How good is the air quality in Gurgaon, given that the condition in neighbouring Delhi makes one want to hold their breath? There is no way to know as the sole air quality monitoring station in Gurgaon does not have the equipment to do real-time recording.
The continuous ambient air quality monitoring (CAAQM) station near Rajiv Chowk, off the Delhi-Gurgaon Expressway, does not monitor PM 2.5 and PM 10 levels in real-time, without which one cannot get a clear picture of the pollution levels in Gurgaon.
“The station can monitor only one of the two (PM 2.5 and PM 10) at a time,” said an official at HSPCB’s headquarters in Chandigarh.
Home to over 250 Fortune 500 companies, Gurgaon has done little to keep a tab on its rising pollution levels, especially when Delhi and Noida are working in a steadfast manner to clean the air. The concern assumes significance as the state government is scheduled to host its first Happening Haryana Global Investors’ Summit in Gurgaon in two months.
The Haryana State Pollution Control Board (HSPCB) recorded a major increase in PM 2.5 levels between the last two weeks of November and the first two weeks of December last year.
The board recorded 83.65 micrograms per cubic meter (mgpcm) in November, which shot up to 106.75 mgpcm in the first two weeks of December.
“The problem with Gurgaon is that due to lack of public transport and last-mile connectivity, people have no option but to use private transport. This leads to congestion and pollution. One station will not give us an exact data,” said Bhure Lal, chairman of the Supreme Court-appointed Environment Pollution (Prevention and Control) Authority (EPCA).
“It is alarming that a city, which is the highest contributor to Haryana’s GDP, does not even have basic equipment to monitor pollution levels. It seems as if the pollution control board is least bothered about residents’ health,” said Sanjay Kaushik, an environmentalist and president of NGO Uthaan.
The station in Rajiv Chowk keeps a check on ambient air — the natural state of air that humans and animals breathe. Experts say this is insufficient as it does not give the exact composition of air, which varies depending on local factors such as elevation, pollution and smog.
“Rajiv Chowk obviously doesn’t reflect what type of air people in Gurgaon breathe. It is high time we have multiple monitoring centres to get exact figures,” said Dr Sewa Ram, associate professor of transport planning in School of Planning and Architecture, New Delhi.
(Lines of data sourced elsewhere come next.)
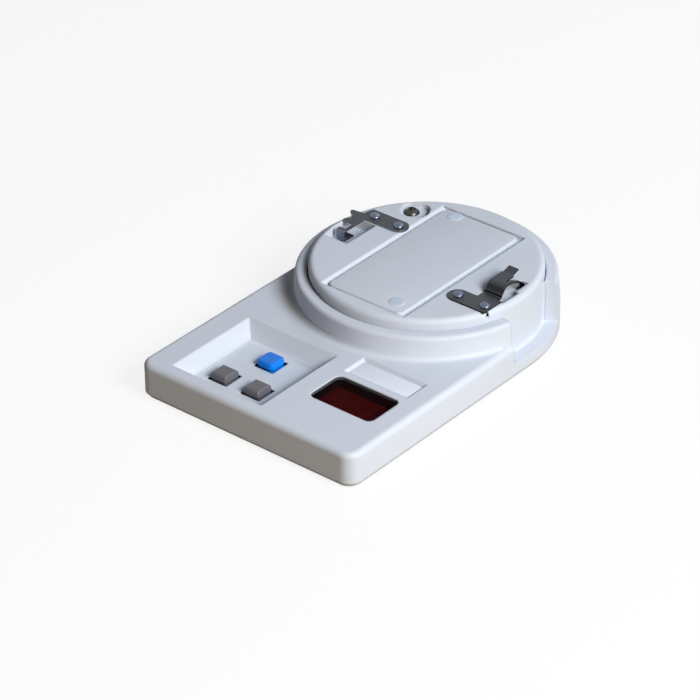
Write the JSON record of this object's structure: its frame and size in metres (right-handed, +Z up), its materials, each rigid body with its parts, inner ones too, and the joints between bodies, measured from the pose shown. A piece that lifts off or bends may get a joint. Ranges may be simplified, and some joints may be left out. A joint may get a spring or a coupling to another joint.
{
  "type": "detector head tester",
  "caption": "Hand-held tester: low casing with a recessed keypad and red display, and a round turret whose disc carries two sprung contacts.",
  "frame": {"origin": "centre of the footprint, on the plane that the rubber feet stand on", "axes": "+X to the right seen from the keypad end, +Y towards the round turret end, +Z up"},
  "size_m": [0.11, 0.17, 0.0368],
  "materials": {
    "shell": "satin moulded plastic, pale cool grey",
    "cover": "satin moulded plastic",
    "clear_plug": "clear glossy plastic",
    "spring_steel": "rolled spring steel",
    "rivet_steel": "bright plated rivet",
    "dark_screw": "dark nickel screw",
    "blue_key": "glossy blue key cap",
    "grey_key": "semi-gloss grey key cap",
    "black_plastic": "moulded black plastic",
    "red_window": "transparent dark red acrylic",
    "digit_face": "display module with unlit segments",
    "label": "bare satin plate",
    "board": "solder-masked circuit board",
    "can_metal": "drawn metal can",
    "capacitor_sleeve": "shrink sleeve",
    "header_plastic": "natural nylon",
    "screw_steel": "zinc-plated steel",
    "battery_wrap": "painted battery can",
    "foot_rubber": "moulded rubber"
  },
  "bodies": {
    "housing": {"top_case": "shell", "bottom_cover": "cover", "head_disc": "shell", "head_lid": "shell", "lid_plugs": "clear_plug", "contact_left": "spring_steel", "contact_right": "spring_steel", "contact_rivets": "rivet_steel", "head_screw": "dark_screw", "switch_bodies": "black_plastic", "display_window": "red_window", "display_shroud": "black_plastic", "digit_modules": "digit_face", "label_plate": "label", "circuit_board": "board", "controller_chip": "black_plastic", "crystal": "can_metal", "capacitors": "capacitor_sleeve", "lead_header": "header_plastic", "board_screws": "screw_steel", "battery": "battery_wrap", "battery_clip": "black_plastic", "case_screws": "screw_steel", "rubber_feet": "foot_rubber"},
    "key_blue_body": {"key_blue": "blue_key", "plunger_blue": "black_plastic"},
    "key_grey_left_body": {"key_grey_left": "grey_key", "plunger_grey_left": "black_plastic"},
    "key_grey_right_body": {"key_grey_right": "grey_key", "plunger_grey_right": "black_plastic"},
    "battery_door_body": {"battery_door": "cover"}
  },
  "joints": [
    {"name": "press_blue", "type": "slide", "parent": "housing", "child": "key_blue_body", "axis": [0, 0, -1], "range_m": [0, 0.0005], "stiffness_N_per_m": 2000, "springref_m": -0.0005},
    {"name": "press_grey_left", "type": "slide", "parent": "housing", "child": "key_grey_left_body", "axis": [0, 0, -1], "range_m": [0, 0.0005], "stiffness_N_per_m": 2000, "springref_m": -0.0005},
    {"name": "press_grey_right", "type": "slide", "parent": "housing", "child": "key_grey_right_body", "axis": [0, 0, -1], "range_m": [0, 0.0005], "stiffness_N_per_m": 2000, "springref_m": -0.0005},
    {"name": "battery_door_slide", "type": "slide", "parent": "housing", "child": "battery_door_body", "axis": [0, 1, 0], "range_m": [0, 0.008]}
  ]
}
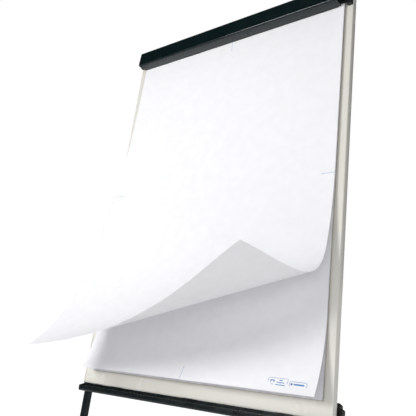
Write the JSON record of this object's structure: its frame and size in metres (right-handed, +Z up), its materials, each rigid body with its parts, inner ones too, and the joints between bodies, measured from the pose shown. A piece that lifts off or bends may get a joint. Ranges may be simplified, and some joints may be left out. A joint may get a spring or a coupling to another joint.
{
  "type": "flipchart easel",
  "caption": "Tripod flipchart easel with a framed steel board, hinged clamp rail, paper pad with a lifted sheet, pen tray and telescoping legs.",
  "frame": {"origin": "centre of the bounding box at floor level, between the front and rear feet", "axes": "+Z up, -Y towards the reader in front of the board, +X to the reader's right"},
  "size_m": [0.739, 0.8792, 1.8319],
  "materials": {
    "enamel": "gloss",
    "core": "matte",
    "black_steel": "satin",
    "zinc": "satin",
    "black_plastic": "matte",
    "rail_paint": "satin",
    "rail_plastic": "satin",
    "steel": "satin",
    "rubber": "matte",
    "paper": "matte",
    "card": "matte",
    "black_paint": "satin"
  },
  "bodies": {
    "board": {"board_panel": "enamel", "board_core": "core", "bottom_cross_rail": "black_steel", "top_cross_rail": "black_steel", "leg_guide_left": "zinc", "leg_guide_right": "zinc", "clamp_block_left": "black_plastic", "clamp_block_right": "black_plastic", "clamp_base": "rail_paint", "clamp_end_left": "rail_plastic", "clamp_end_right": "rail_plastic", "hinge_pin_left": "steel", "hinge_pin_right": "steel", "clamp_spring_left": "steel", "clamp_spring_right": "steel", "backing_card": "card", "paper_block": "paper", "second_page": "paper", "pen_tray": "black_paint", "tray_cap_left": "black_plastic", "tray_cap_right": "black_plastic", "tray_bracket_left": "black_steel", "tray_bracket_middle": "black_steel", "tray_bracket_right": "black_steel", "rear_bracket": "black_steel", "rear_pin": "steel", "bracket_screw_1": "steel", "bracket_screw_2": "steel", "bracket_screw_3": "steel", "bracket_screw_4": "steel"},
    "hood": {"clamp_hood": "rail_paint", "hood_boss_left": "rail_plastic", "hood_boss_right": "rail_plastic", "grip_strip": "rubber"},
    "hook_left": {"paper_hook_left": "steel"},
    "hook_right": {"paper_hook_right": "steel"},
    "page": {"front_page": "paper"},
    "leg_left": {"front_leg_left": "black_paint", "leg_plug_left": "black_plastic", "front_foot_left": "rubber"},
    "leg_right": {"front_leg_right": "black_paint", "leg_plug_right": "black_plastic", "front_foot_right": "rubber"},
    "knob_left": {"leg_knob_left": "black_plastic", "leg_stud_left": "steel"},
    "knob_right": {"leg_knob_right": "black_plastic", "leg_stud_right": "steel"},
    "rear_leg": {"rear_leg_upper": "black_paint", "rear_collar": "black_plastic"},
    "rear_extension": {"rear_leg_lower": "black_paint", "rear_leg_plug": "black_plastic", "rear_foot": "rubber"},
    "knob_rear": {"rear_knob": "black_plastic", "rear_stud": "steel"}
  },
  "joints": [
    {"name": "hood_hinge", "type": "hinge", "parent": "board", "child": "hood", "pos_m": [0, -0.00751, 1.82376], "axis": [-1, 0, 0], "range_deg": [0, 75], "stiffness_Nm_per_rad": 0.6, "springref_deg": -28.65},
    {"name": "hook_left_slide", "type": "slide", "parent": "board", "child": "hook_left", "axis": [1, 0, 0], "range_m": [-0.012, 0.012]},
    {"name": "hook_right_slide", "type": "slide", "parent": "board", "child": "hook_right", "axis": [1, 0, 0], "range_m": [-0.012, 0.012]},
    {"name": "page_turn", "type": "hinge", "parent": "board", "child": "page", "pos_m": [0, -0.01605, 1.77395], "axis": [-1, 0, 0], "range_deg": [0, 95]},
    {"name": "leg_left_slide", "type": "slide", "parent": "board", "child": "leg_left", "axis": [0, 0.2079, 0.9781], "range_m": [-0.06, 0.62]},
    {"name": "leg_right_slide", "type": "slide", "parent": "board", "child": "leg_right", "axis": [0, 0.2079, 0.9781], "range_m": [-0.06, 0.62]},
    {"name": "knob_left_turn", "type": "hinge", "parent": "board", "child": "knob_left", "pos_m": [-0.3507, -0.2022, 0.83565], "axis": [0, 0.9781, -0.2079], "continuous": true},
    {"name": "knob_right_turn", "type": "hinge", "parent": "board", "child": "knob_right", "pos_m": [0.3507, -0.2022, 0.83565], "axis": [0, 0.9781, -0.2079], "continuous": true},
    {"name": "rear_leg_fold", "type": "hinge", "parent": "board", "child": "rear_leg", "pos_m": [0, 0.0426, 1.71803], "axis": [-1, 0, 0], "range_deg": [0, 24]},
    {"name": "rear_extension_slide", "type": "slide", "parent": "rear_leg", "child": "rear_extension", "axis": [0, -0.2164, 0.9763], "range_m": [-0.08, 0.68]},
    {"name": "knob_rear_turn", "type": "hinge", "parent": "rear_leg", "child": "knob_rear", "pos_m": [0, 0.25666, 0.75248], "axis": [0, 0.9763, 0.2164], "continuous": true}
  ]
}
The government now plans to set up a second station in Cyber City, but the HSPCB wants more funds from the Centre as one monitoring station costs Rs 1.5 crore.
“We have asked for one more monitoring station and hope that the government sanctions it this year,” the HSPCB official said.
That all is not well with the air in Gurgaon, is discernible from the increase in respiratory ailments during the winters. Doctors at the Gurgaon Civil Hospital said there has been at least 20%-30% increase in the number of patients with respiratory ailments in December as compared to November.